How is it an interest-free loan? The US government gets foreign exchange; the holder gets US currency. The US government loses the ability to spend said currency, though.
Dollar coins would catch on if they would just quit making dollar bills. Dollar coins wear out fast but they continue to make them anyway.
The dollar bill was not changed and from what I recall there are no plans to change it.
The U.S. Government (via the Department of the Treasury) sells coins and notes to banks, etc., and they in turn sell them to the public.
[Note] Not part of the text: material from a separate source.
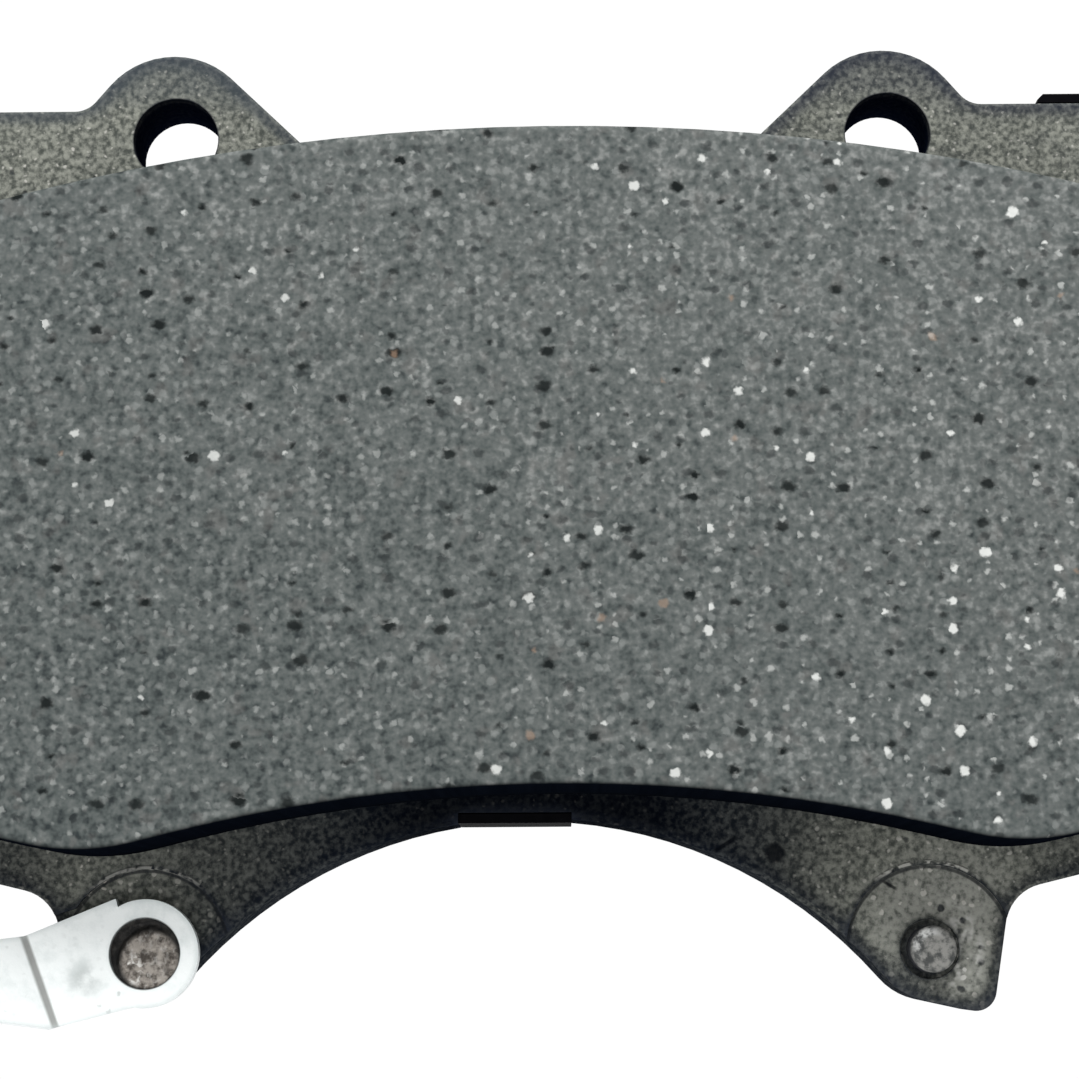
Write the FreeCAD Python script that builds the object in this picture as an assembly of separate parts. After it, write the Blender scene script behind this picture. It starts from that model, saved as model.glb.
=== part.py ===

Later, it buys worn and used coins and notes back from banks, etc., at the same price as it originally sold them.
Yes, money passes in both directions, because coins and notes are not the only kind of money: money includes bank deposits, and that’s what banks use to pay for coins and notes.
It’s convenient for me to have $100 in coins and notes in my wallet, but I pay for that choice: I could have that $100 in a bank account, or an money-market account, where I’d get some interest on it. And if I have $100 in coins and notes in my wallet, the U.S. Government has $100 that some bank gave it for that money, which it can use in just the same way as it uses $100 on a Treasury bond – but without paying any interest.
Not quite from scratch: a lot of the technology was already being used by the first countries in the Eurozone, countries which weren’t willing to change to less-safe systems.
IIRC about 30% or so of all US currency outside the US is fake (no cite, heard it on a TV documentary years ago). Understandably, the US doesn’t really care about that as long as it doesn’t find its way “back”. By raising the amount of dollars in circulation world-wide, it might even help keep the dollar the de facto global currency.
ETA: the largest euro bill is 500 euros. Many ordinary shops won’t accept any denominations larger than 50 or 100.